REQUEST: Take the data below and extract the lines from the one with "const wall = new THREE.Group();" to the one with "zip(*points))), Vector(map(max, zip(*points)))", inclusive, exactly as written.

DATA LINES:
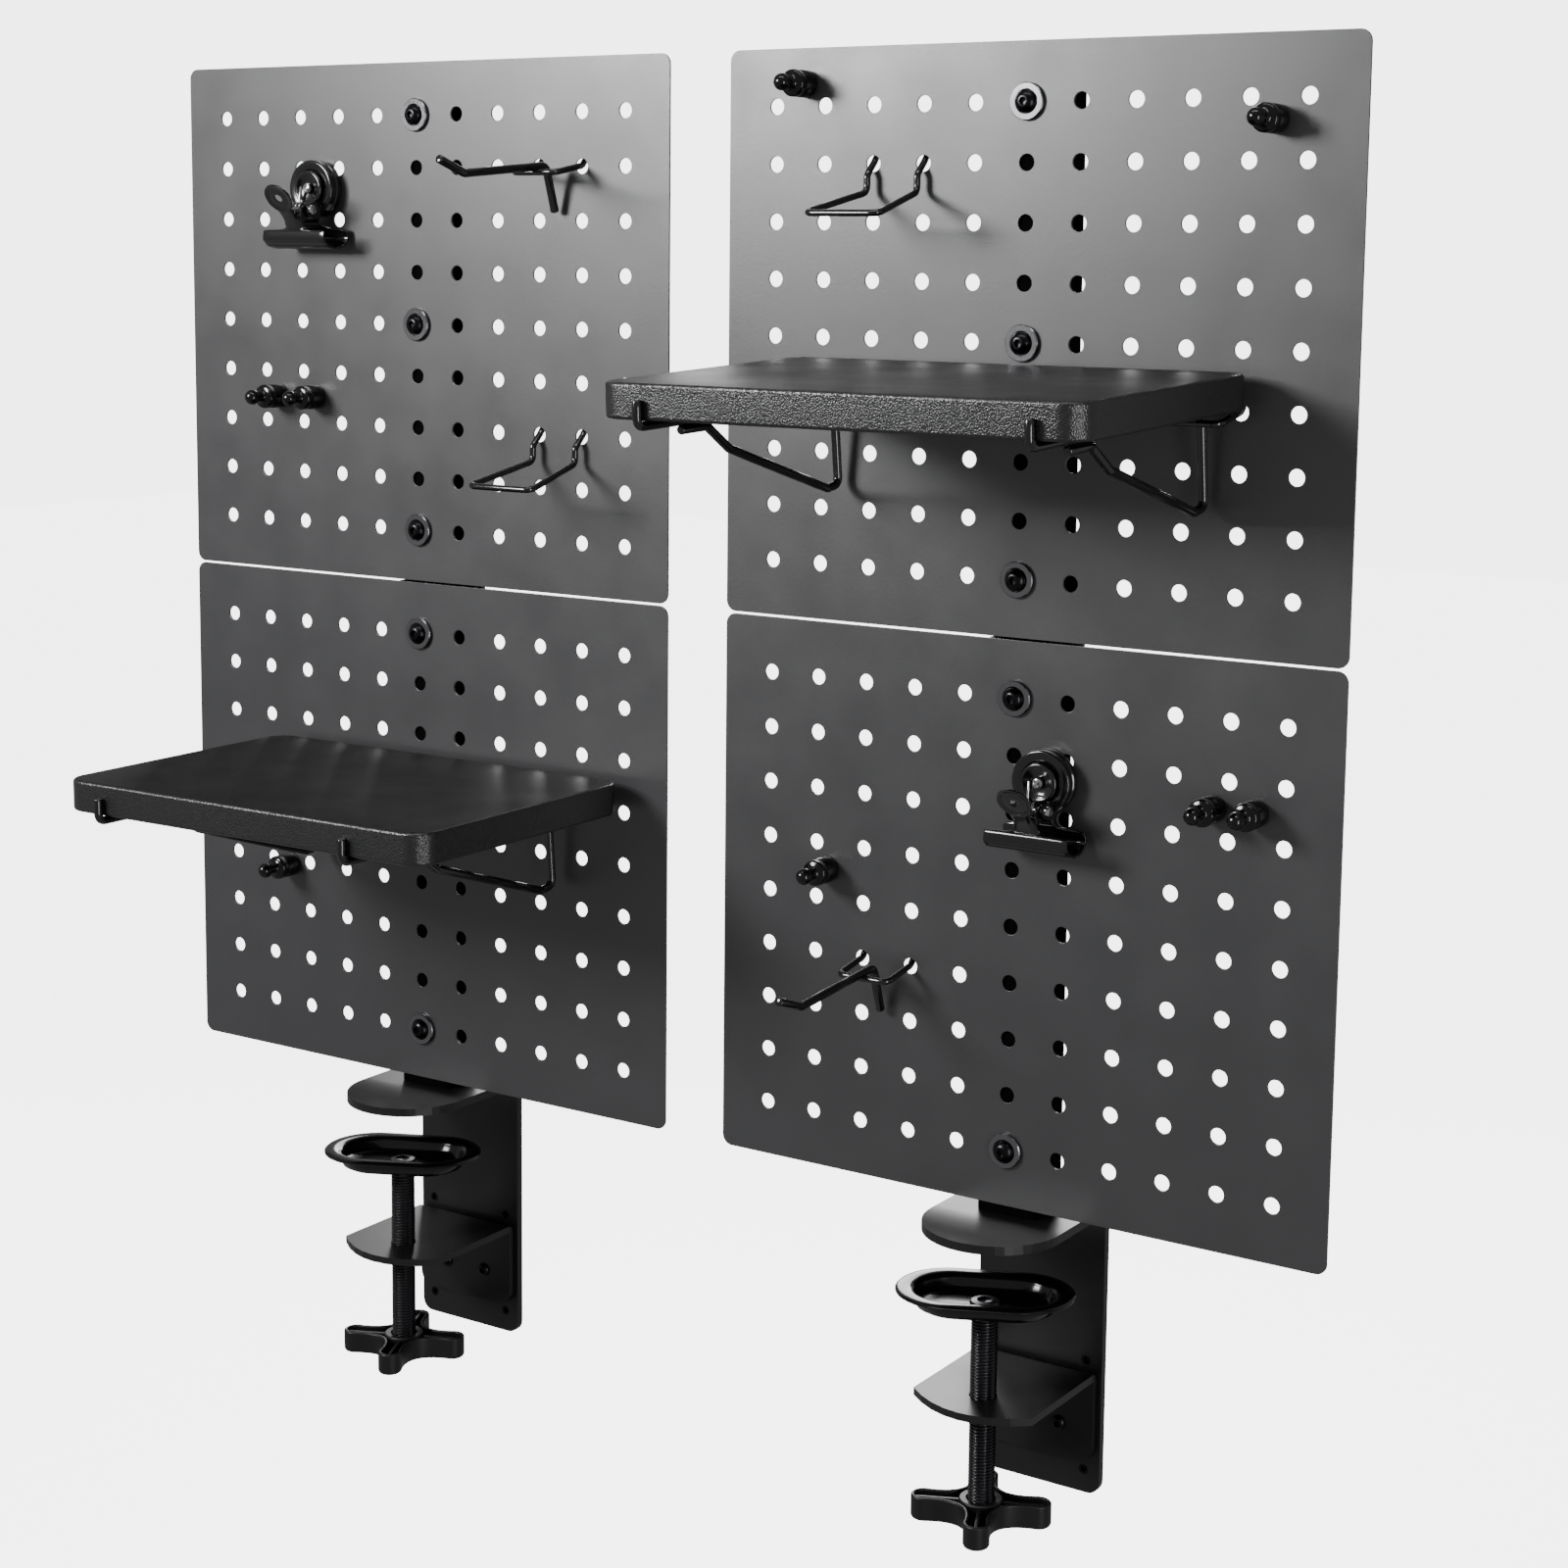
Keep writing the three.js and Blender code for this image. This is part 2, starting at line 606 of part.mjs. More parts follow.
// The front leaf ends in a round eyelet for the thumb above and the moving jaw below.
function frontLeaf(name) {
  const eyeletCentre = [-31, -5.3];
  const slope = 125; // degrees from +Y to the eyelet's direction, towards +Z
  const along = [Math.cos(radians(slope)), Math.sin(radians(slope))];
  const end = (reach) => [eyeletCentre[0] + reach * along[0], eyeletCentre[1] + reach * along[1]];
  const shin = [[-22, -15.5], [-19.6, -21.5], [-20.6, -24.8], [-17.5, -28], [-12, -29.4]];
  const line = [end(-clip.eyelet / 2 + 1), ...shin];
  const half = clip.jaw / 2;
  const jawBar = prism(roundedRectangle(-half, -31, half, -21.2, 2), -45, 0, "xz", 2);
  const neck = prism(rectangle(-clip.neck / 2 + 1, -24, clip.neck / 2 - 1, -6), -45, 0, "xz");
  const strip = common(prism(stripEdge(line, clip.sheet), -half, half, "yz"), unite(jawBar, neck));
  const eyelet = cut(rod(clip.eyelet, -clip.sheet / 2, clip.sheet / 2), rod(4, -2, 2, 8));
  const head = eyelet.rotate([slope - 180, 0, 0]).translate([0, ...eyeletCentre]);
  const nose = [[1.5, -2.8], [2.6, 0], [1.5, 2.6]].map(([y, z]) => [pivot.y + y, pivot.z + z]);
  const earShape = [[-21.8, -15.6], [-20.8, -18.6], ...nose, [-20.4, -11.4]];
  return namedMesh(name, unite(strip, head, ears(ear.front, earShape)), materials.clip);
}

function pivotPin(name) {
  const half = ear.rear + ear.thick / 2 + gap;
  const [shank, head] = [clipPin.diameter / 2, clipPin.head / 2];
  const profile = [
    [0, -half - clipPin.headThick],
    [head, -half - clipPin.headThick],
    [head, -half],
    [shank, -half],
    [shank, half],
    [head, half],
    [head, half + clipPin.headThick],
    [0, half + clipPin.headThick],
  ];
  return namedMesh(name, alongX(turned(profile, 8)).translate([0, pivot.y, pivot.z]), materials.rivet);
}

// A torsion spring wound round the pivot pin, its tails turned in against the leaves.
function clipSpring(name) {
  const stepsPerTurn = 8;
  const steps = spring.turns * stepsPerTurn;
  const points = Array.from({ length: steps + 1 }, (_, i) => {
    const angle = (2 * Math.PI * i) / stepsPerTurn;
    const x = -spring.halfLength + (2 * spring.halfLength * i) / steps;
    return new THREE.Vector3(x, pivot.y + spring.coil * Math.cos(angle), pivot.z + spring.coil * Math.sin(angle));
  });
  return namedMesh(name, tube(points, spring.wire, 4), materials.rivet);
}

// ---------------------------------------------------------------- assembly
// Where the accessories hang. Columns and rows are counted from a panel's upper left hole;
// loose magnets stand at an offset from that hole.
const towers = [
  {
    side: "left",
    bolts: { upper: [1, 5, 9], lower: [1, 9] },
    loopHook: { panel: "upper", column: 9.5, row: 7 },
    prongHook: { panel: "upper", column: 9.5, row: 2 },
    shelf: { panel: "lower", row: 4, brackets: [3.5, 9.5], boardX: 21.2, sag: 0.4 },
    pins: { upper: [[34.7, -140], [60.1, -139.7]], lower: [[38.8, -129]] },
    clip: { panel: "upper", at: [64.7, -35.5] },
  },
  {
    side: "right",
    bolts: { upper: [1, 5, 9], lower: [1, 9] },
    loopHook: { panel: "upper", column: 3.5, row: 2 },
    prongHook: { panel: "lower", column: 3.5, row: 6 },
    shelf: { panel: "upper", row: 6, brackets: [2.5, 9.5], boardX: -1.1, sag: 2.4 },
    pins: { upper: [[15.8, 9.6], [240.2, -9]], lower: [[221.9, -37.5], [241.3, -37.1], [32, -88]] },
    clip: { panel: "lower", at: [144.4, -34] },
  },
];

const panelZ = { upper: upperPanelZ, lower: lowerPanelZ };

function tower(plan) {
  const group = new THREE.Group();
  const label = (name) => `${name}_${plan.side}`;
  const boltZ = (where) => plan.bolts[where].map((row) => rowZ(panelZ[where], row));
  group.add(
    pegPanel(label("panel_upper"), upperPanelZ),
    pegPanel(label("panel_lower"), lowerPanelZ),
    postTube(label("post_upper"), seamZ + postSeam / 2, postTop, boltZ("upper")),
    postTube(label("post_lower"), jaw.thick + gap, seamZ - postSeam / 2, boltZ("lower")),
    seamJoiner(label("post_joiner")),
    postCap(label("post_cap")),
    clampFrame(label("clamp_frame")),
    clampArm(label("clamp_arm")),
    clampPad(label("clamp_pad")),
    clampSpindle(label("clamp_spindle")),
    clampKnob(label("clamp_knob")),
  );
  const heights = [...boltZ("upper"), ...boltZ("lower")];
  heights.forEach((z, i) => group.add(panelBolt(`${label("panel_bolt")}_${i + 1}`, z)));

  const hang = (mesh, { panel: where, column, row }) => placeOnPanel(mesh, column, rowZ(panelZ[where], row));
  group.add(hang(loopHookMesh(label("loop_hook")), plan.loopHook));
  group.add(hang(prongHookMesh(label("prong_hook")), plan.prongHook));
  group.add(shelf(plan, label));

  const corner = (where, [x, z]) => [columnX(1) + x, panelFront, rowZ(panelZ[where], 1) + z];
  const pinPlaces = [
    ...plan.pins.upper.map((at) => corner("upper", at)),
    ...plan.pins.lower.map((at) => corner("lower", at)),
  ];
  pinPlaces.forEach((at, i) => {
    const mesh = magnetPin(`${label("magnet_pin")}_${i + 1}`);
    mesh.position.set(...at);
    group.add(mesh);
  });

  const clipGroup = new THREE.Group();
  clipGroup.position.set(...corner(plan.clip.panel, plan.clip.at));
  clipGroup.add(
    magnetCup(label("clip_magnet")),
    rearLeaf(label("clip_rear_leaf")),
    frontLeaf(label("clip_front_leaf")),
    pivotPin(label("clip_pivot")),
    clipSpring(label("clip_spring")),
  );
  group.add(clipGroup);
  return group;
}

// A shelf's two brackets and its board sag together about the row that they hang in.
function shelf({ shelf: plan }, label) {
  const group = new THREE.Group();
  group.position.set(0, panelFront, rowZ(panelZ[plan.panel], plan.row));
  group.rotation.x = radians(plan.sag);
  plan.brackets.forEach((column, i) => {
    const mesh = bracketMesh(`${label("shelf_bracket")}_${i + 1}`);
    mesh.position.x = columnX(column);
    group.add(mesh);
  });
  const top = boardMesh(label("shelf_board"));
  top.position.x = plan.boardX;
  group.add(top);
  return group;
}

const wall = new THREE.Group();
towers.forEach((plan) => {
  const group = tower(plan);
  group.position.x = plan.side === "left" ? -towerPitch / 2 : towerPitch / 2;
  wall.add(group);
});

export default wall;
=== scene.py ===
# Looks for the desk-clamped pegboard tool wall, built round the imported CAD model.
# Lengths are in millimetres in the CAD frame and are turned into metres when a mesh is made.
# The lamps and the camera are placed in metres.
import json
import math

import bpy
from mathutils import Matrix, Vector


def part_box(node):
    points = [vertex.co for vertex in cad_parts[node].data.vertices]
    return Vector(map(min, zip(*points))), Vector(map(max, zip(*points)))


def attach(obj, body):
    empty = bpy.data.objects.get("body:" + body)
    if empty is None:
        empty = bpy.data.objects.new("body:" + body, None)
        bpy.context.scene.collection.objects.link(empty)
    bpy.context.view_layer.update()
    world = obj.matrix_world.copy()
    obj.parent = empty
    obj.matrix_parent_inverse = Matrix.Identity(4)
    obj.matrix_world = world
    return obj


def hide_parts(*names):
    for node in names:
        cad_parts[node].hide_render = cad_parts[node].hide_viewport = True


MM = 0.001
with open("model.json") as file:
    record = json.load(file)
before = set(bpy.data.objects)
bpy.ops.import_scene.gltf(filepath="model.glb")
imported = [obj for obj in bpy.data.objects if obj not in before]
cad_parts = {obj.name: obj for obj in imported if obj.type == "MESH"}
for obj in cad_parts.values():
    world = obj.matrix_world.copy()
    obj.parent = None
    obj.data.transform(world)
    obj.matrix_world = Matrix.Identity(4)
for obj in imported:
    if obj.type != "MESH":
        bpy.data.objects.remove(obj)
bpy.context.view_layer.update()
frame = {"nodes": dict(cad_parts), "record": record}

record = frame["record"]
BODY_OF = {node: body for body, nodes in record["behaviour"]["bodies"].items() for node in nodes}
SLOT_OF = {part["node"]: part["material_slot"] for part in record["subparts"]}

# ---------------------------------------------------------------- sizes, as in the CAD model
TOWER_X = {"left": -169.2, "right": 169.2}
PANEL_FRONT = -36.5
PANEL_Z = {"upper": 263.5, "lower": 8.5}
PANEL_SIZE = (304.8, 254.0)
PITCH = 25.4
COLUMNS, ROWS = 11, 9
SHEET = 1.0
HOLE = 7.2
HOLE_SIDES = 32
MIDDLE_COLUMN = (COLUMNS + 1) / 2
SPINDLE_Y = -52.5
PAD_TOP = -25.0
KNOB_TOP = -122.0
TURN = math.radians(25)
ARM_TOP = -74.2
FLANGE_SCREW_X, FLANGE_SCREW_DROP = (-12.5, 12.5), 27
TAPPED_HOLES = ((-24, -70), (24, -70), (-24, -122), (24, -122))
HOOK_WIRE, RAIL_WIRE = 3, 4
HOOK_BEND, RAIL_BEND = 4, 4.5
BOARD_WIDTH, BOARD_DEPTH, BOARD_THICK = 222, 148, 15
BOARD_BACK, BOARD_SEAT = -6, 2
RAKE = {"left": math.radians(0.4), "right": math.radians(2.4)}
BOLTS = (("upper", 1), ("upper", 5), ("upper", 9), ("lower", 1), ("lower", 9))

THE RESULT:
const wall = new THREE.Group();
towers.forEach((plan) => {
  const group = tower(plan);
  group.position.x = plan.side === "left" ? -towerPitch / 2 : towerPitch / 2;
  wall.add(group);
});

export default wall;
=== scene.py ===
# Looks for the desk-clamped pegboard tool wall, built round the imported CAD model.
# Lengths are in millimetres in the CAD frame and are turned into metres when a mesh is made.
# The lamps and the camera are placed in metres.
import json
import math

import bpy
from mathutils import Matrix, Vector


def part_box(node):
    points = [vertex.co for vertex in cad_parts[node].data.vertices]
    return Vector(map(min, zip(*points))), Vector(map(max, zip(*points)))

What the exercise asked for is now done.